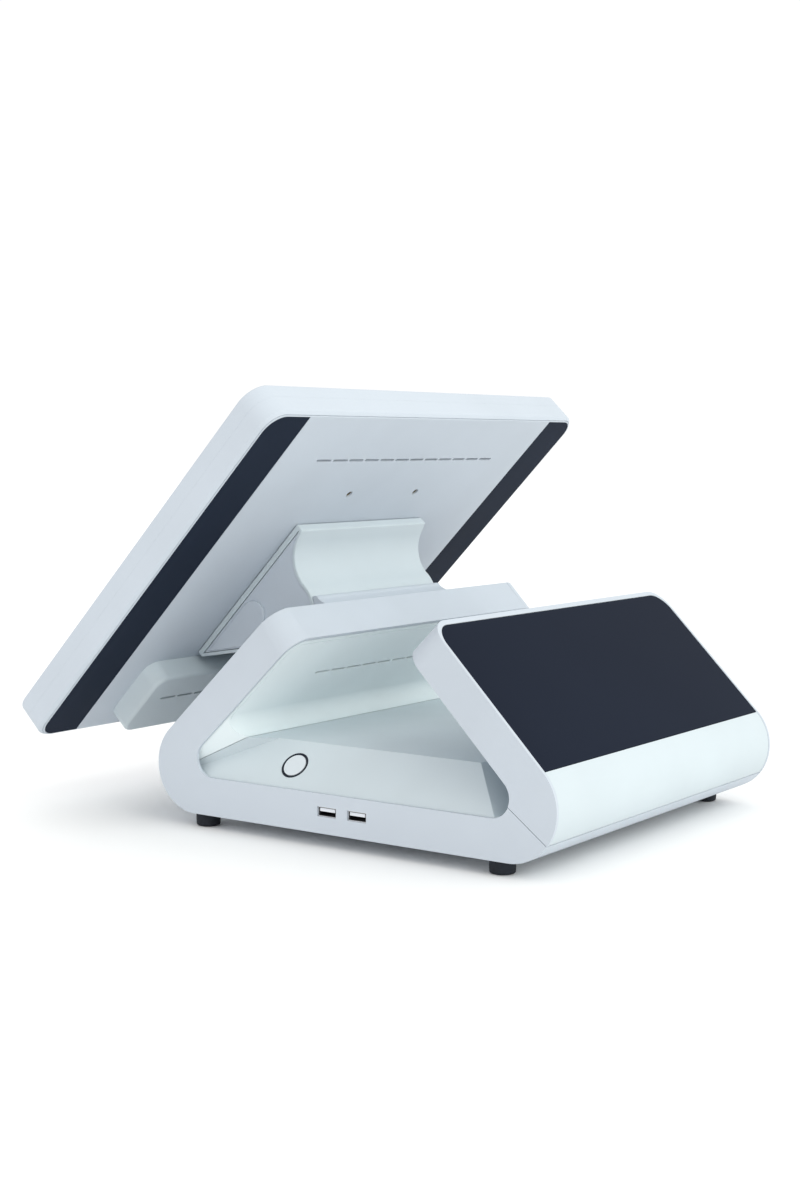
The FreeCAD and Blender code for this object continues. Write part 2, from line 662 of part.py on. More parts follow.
# USB sockets: folded metal shells with a tongue each
for i, key in ((1, "usb_first"), (2, "usb_second")):
    yy = val[key]
    zm = val["usb_mid"]
    b = new_body("usb_socket_%d" % i)
    s = new_sketch(b, "YZ_Plane", 122.0)
    add_rect(s, yy - 6.8, zm - 3.0, yy + 6.8, zm + 3.0, 0.6)
    pad(b, s, W - 0.3 - 122.0)
    s = new_sketch(b, "YZ_Plane", W + 0.5)
    add_rect(s, yy - 6.35, zm - 2.55, yy + 6.35, zm + 2.55, 0.3)
    pocket(b, s, 13.0)
    b = new_body("usb_tongue_%d" % i)
    s = new_sketch(b, "YZ_Plane", W + 0.5 - 12.95)
    add_rect(s, yy - 5.6, zm + 0.15, yy + 5.6, zm + 2.15)
    pad(b, s, 11.4)

# -------------------------------------------------------------- power button
b = new_body("power_button_ring", PL_BTN)
s = new_sketch(b, "XY_Plane", -3.2)
add_circle(s, 0, 0, val["ring_outer"])
add_circle(s, 0, 0, val["ring_inner"])
pad(b, s, 3.45)
s = new_sketch(b, "XY_Plane", -4.0)
add_circle(s, 0, 0, val["ring_outer"] + 1.2)
add_circle(s, 0, 0, val["ring_inner"])
pad(b, s, 0.9)
b = new_body("power_button_cap", PL_BTN)
s = new_sketch(b, "XY_Plane", -5.4)
add_circle(s, 0, 0, val["button_radius"])
f = pad(b, s, 5.9)
fillet(b, lambda e: abs(mid(e).z - 0.5) < 0.01 and e.Length > 20, 0.5)
s = new_sketch(b, "XY_Plane", -5.4)
add_circle(s, 0, 0, 8.9)
pad(b, s, 1.0)
s = new_sketch(b, "XY_Plane", -6.2)
add_circle(s, 0, 0, 2.0)
pad(b, s, 1.0)
b = new_body("power_switch", PL_BTN)
s = new_sketch(b, "XY_Plane", -13.0)
add_rect(s, -3.0, -3.0, 3.0, 3.0, 0.5)
pad(b, s, 3.6)
s = new_sketch(b, "XY_Plane", -9.6)
add_circle(s, 0, 0, 1.7)
pad(b, s, 2.0)
b = new_body("switch_board", PL_BTN)
s = new_sketch(b, "XY_Plane", -14.6)
add_rect(s, -9.0, -16.0, 9.0, 16.0, 1.0)
add_circle(s, 0, -13.2, 1.2)
add_circle(s, 0, 13.2, 1.2)
pad(b, s, 1.6)
b = new_body("switch_posts", PL_BTN)
b.AllowCompound = True
s = new_sketch(b, "XY_Plane", -13.0)
add_circle(s, 0, -13.2, 2.1)
add_circle(s, 0, 13.2, 2.1)
pad(b, s, 10.0)

# ---------------------------------------------------------------------- feet
FEET = [(-129.0, -114.5), (129.0, -114.5), (-129.0, 107.0), (129.0, 107.0)]
b = new_body("rubber_feet")
b.AllowCompound = True
s = new_sketch(b, "XY_Plane", 0.0)
for x, y in FEET:
    add_circle(s, x, y, val["foot_radius"])
pad(b, s, "dims.foot_height")
fillet(b, lambda e: abs(mid(e).z) < 0.01, 1.2)
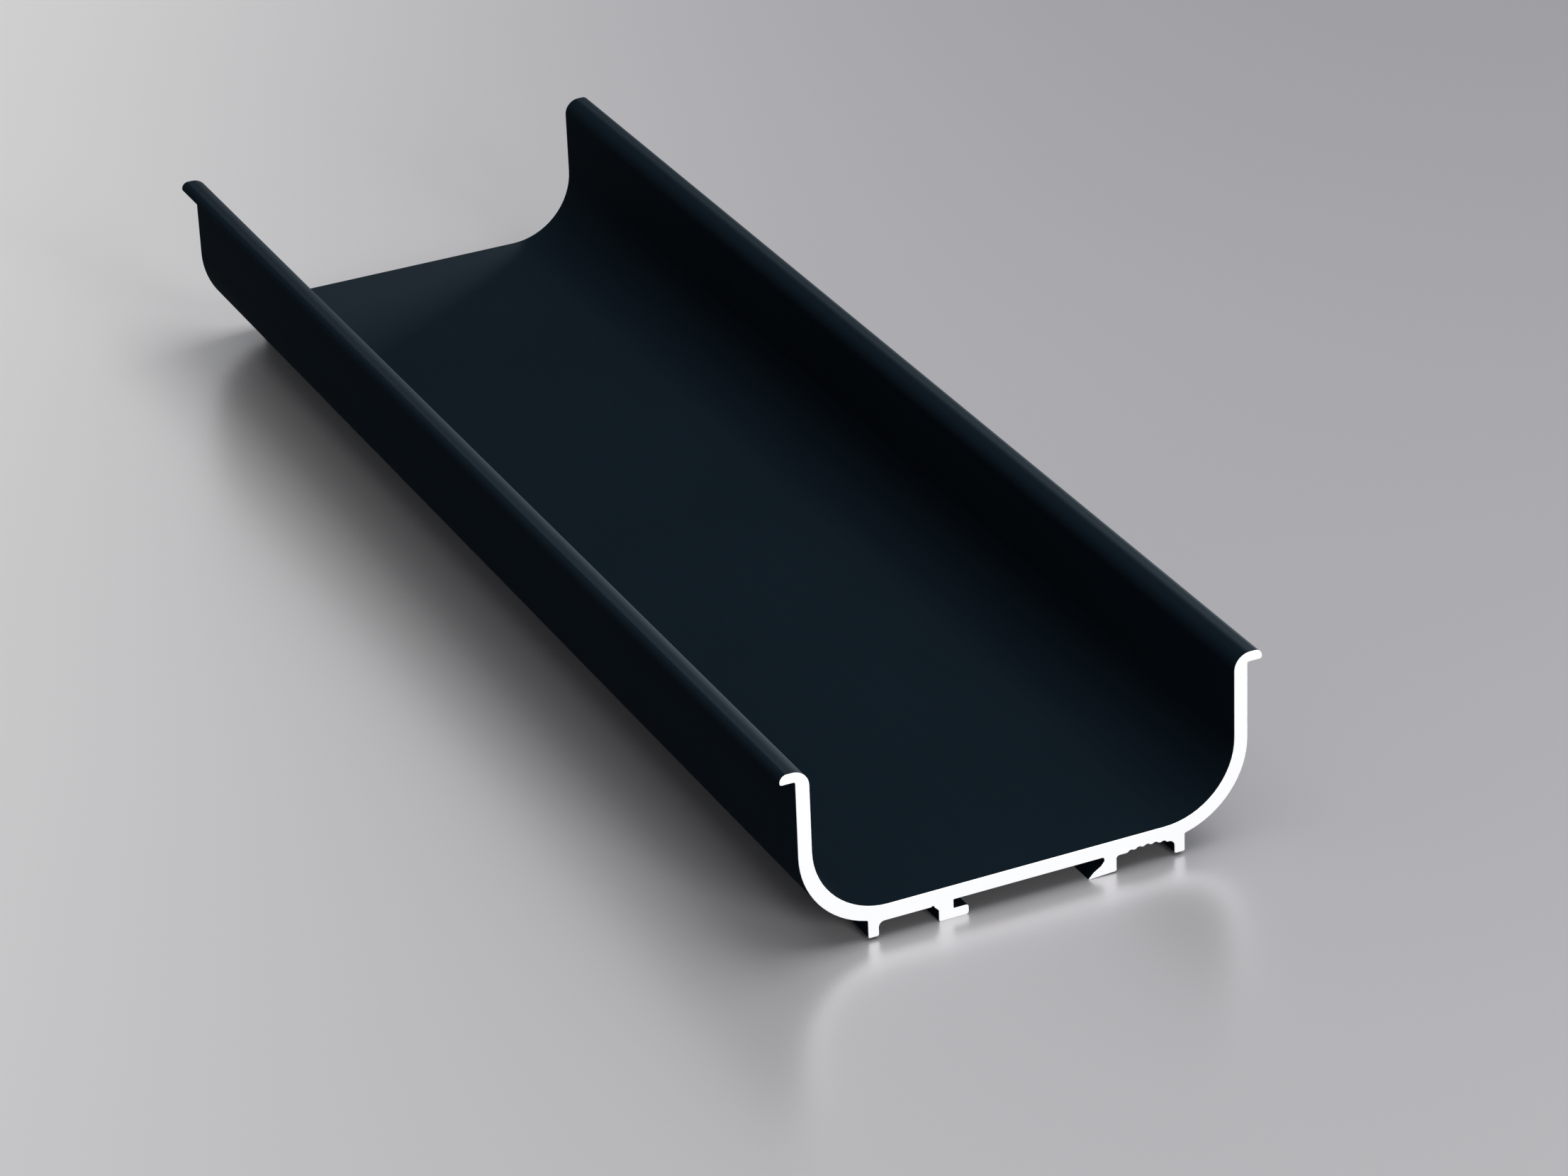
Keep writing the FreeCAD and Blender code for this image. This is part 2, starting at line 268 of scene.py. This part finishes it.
def leg_to_lip():
    """Corners up the right-hand side, from the inner side of the leg to the lip's brow.

    Between the leg and the outer corner the outline follows the straight line that leaves
    the corner's arc where the leg's heel touches it, at that place's own slope.
    """
    centre_across = OUTER_SIDE - OUTER_CORNER
    centre_up = FLOOR_UNDER + OUTER_CORNER
    touch = np.arcsin((LEG_OUTER + LEG_HEEL - centre_across) / OUTER_CORNER)

    def underside(x):
        x0 = centre_across + OUTER_CORNER * np.sin(touch)
        z0 = centre_up - OUTER_CORNER * np.cos(touch)
        return z0 + (x - x0) * np.tan(touch)

    return [
        (LEG_INNER, BAND_UNDER, LEG_ROOT),
        (LEG_INNER, LEG_FOOT, FOOT_ROUND),
        (LEG_OUTER, LEG_FOOT, FOOT_ROUND),
        (LEG_OUTER, underside(LEG_OUTER), LEG_HEEL),
        (OUTER_SIDE, underside(OUTER_SIDE), OUTER_CORNER),
        (OUTER_SIDE, LIP_UNDER, LIP_ROOT),
        (LIP_END, LIP_UNDER, LIP_CHIN),
        (LIP_END, CREST, LIP_BROW),
    ]


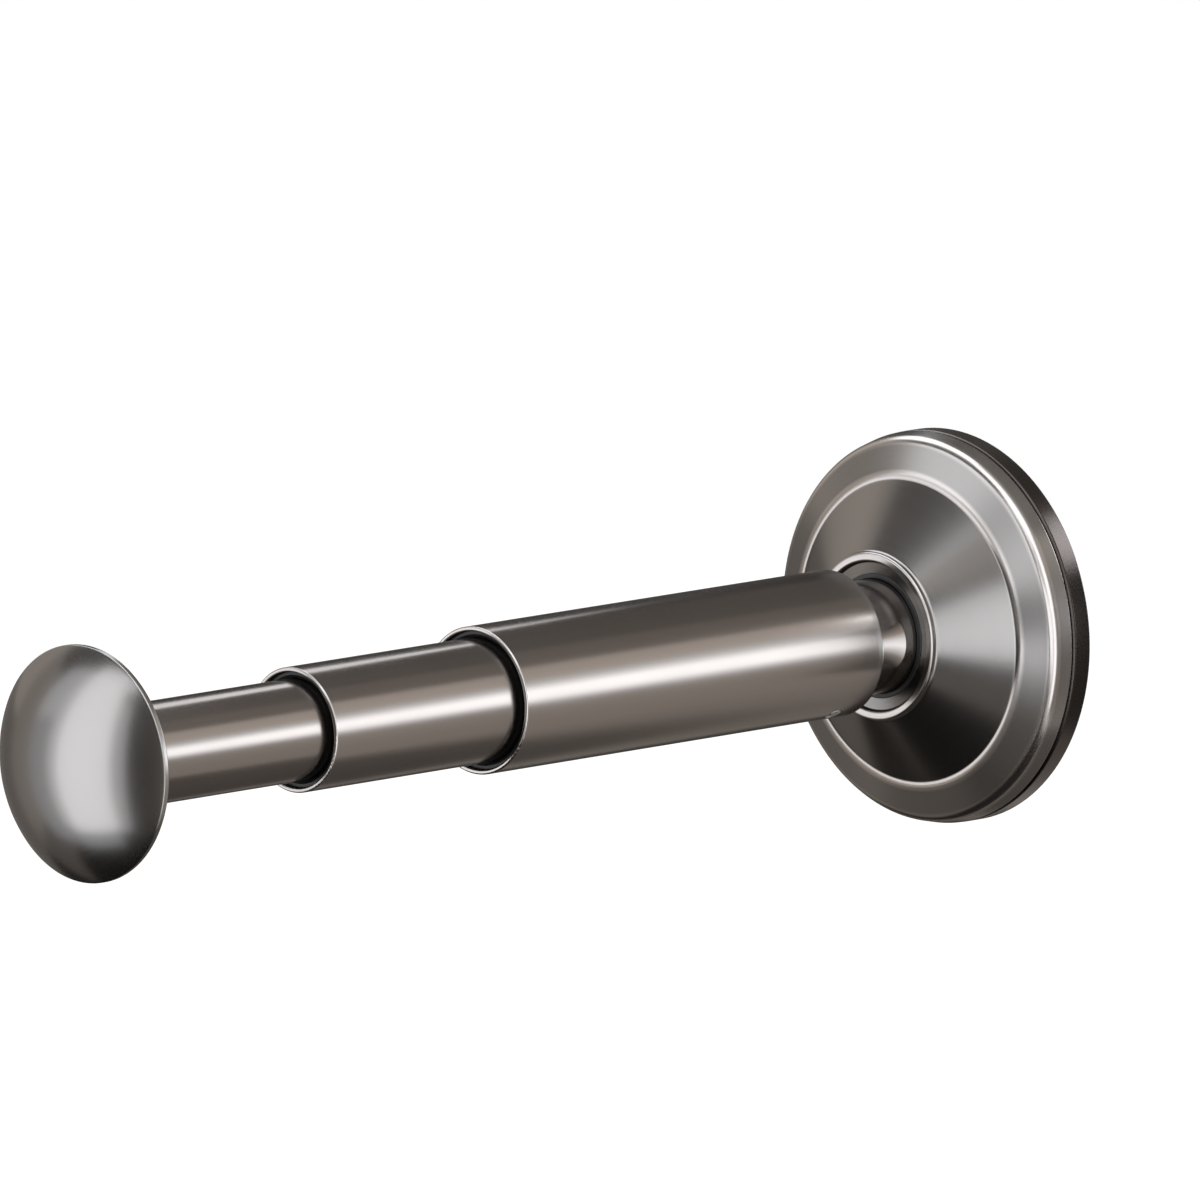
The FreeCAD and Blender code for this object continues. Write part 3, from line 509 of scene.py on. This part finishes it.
def bar_mesh(rings, sides=6, steps=6):
    """A fastener along -Y: rings are (shape, radius, station), from the socket's floor outwards.

    A "hex" ring follows a hexagon whose corners have the radius, and a "round" one a circle.
    """
    count = sides * steps
    half_side = math.pi / sides
    points, faces = [], []
    for shape, radius, station in rings:
        for step in range(count):
            angle = math.tau * step / count
            reach = radius
            if shape == "hex":
                off_middle = angle % (2 * half_side) - half_side
                reach = radius * math.cos(half_side) / math.cos(off_middle)
            points.append((reach * math.cos(angle), -station, reach * math.sin(angle)))
    for first in range(0, len(points) - count, count):
        for step in range(count):
            following = (step + 1) % count
            faces.append((first + step, first + following,
                          first + count + following, first + count + step))
    faces.append(tuple(range(count)))
    faces.append(tuple(reversed(range(len(points) - count, len(points)))))
    mesh = bpy.data.meshes.new("fastener")
    mesh.from_pydata(points, [], faces)
    return mesh


def threaded(start, limit, end):
    """Rings of a thread's crests and roots from a start to a limit, and of its tip to the end."""
    rings = []
    turns = int((limit - start) / PITCH)
    for turn in range(turns):
        station = start + turn * PITCH
        rings += [("round", THREAD, station), ("round", THREAD, station + 0.2 * PITCH),
                  ("round", THREAD - 0.3 * PITCH, station + 0.6 * PITCH)]
    return rings + [("round", THREAD, start + turns * PITCH),
                    ("round", 0.75 * THREAD, end), ("round", 0.1 * THREAD, end)]


def set_round(node, body, rings, count, bearing, spread, radius, station, inwards):
    """Copies of one fastener round the rod, in its node's place."""
    piece = grow(node + "_set", bar_mesh(rings), shape_tree("Set round the rod", ring_tree), {
        "Count": count, "First Bearing": math.radians(bearing), "Spread": math.radians(spread),
        "Radius": radius, "Station": station, "Inwards": inwards,
        "Finish": finish_of("zinc_screw")})
    fit_on(piece, body, node)


# ------------------------------------ operators

class ROD_OT_finishes(bpy.types.Operator):
    """Make the finishes and put them on the solids that stay"""
    bl_idname = "valet_rod.finishes"
    bl_label = "Finishes"

    def execute(self, context):
        tones = context.scene.rod_finishes
        for name, recipe in zip(FINISHES.values(), (
                (black_nickel, tones.tube, TUBE_ROUGHNESS, True),
                (black_nickel, tones.spun, SPUN_ROUGHNESS, False),
                (cast_plating, tones.casting),
                (turned_steel, tones.turned, 0.35 * MM),
                (turned_steel, tones.zinc, 0.3 * MM),
                (moulded_black, tones.nylon, 0.42, 0.3 * MM, 0.02 * MM),
                (moulded_black, tones.rubber, 0.62, 0.4 * MM, 0.05 * MM),
                (skived_foam, tones.foam))):
            make_finish(name, *recipe)
        mouths = {}
        # Each tube's finish gets a painted highlight line round its mouth.
        for stage in ("outer", "middle", "inner"):
            radius, _, front = extent(stage + "_tube")
            edge = (radius - 0.5 * MM, front, 0.8 * MM)
            mouths[stage + "_tube"] = make_finish(
                FINISHES["satin_gunmetal"] + "_rubbed_at_" + stage + "_mouth", black_nickel,
                tones.tube, TUBE_ROUGHNESS, True, tones.edge_highlight, (edge,))
        for node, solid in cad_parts.items():
            for place, old in enumerate(solid.data.materials):
                finish = mouths.get(node) or finish_of(old.name.split(".")[0])
                solid.material_slots[place].link = "OBJECT"
                solid.material_slots[place].material = finish
        return {"FINISHED"}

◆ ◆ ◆

**Direction:**
Report all lines of the material that contain the word "Blender".

**Answer below:**
The FreeCAD and Blender code for this object continues. Write part 2, from line 662 of part.py on. More parts follow.
Keep writing the FreeCAD and Blender code for this image. This is part 2, starting at line 268 of scene.py. This part finishes it.
The FreeCAD and Blender code for this object continues. Write part 3, from line 509 of scene.py on. This part finishes it.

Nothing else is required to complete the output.